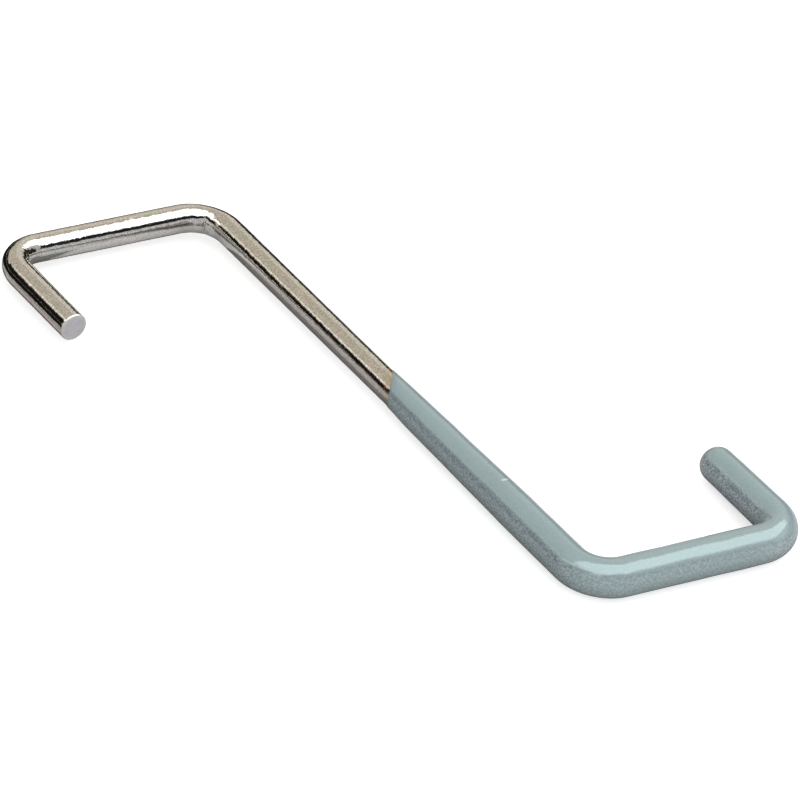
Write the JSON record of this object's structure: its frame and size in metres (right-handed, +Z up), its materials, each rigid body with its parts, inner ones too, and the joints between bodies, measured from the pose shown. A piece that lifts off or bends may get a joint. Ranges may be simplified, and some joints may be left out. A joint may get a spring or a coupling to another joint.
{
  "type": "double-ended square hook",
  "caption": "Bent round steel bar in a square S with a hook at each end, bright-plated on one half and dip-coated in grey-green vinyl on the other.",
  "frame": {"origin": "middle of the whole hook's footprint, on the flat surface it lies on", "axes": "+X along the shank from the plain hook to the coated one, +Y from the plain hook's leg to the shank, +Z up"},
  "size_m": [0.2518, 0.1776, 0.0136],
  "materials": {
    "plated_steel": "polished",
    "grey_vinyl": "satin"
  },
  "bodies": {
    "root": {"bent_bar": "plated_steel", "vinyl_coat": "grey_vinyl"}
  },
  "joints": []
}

EXERCISE PROMPT ▸
All of the data must be returned exactly.

TASK OUTPUT ▸
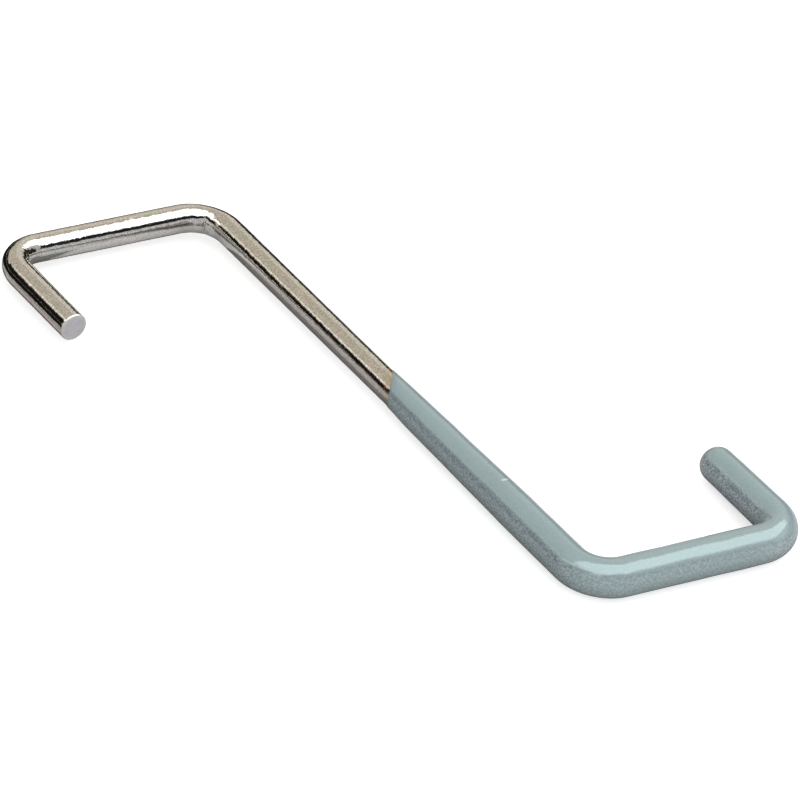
Write the JSON record of this object's structure: its frame and size in metres (right-handed, +Z up), its materials, each rigid body with its parts, inner ones too, and the joints between bodies, measured from the pose shown. A piece that lifts off or bends may get a joint. Ranges may be simplified, and some joints may be left out. A joint may get a spring or a coupling to another joint.
{
  "type": "double-ended square hook",
  "caption": "Bent round steel bar in a square S with a hook at each end, bright-plated on one half and dip-coated in grey-green vinyl on the other.",
  "frame": {"origin": "middle of the whole hook's footprint, on the flat surface it lies on", "axes": "+X along the shank from the plain hook to the coated one, +Y from the plain hook's leg to the shank, +Z up"},
  "size_m": [0.2518, 0.1776, 0.0136],
  "materials": {
    "plated_steel": "polished",
    "grey_vinyl": "satin"
  },
  "bodies": {
    "root": {"bent_bar": "plated_steel", "vinyl_coat": "grey_vinyl"}
  },
  "joints": []
}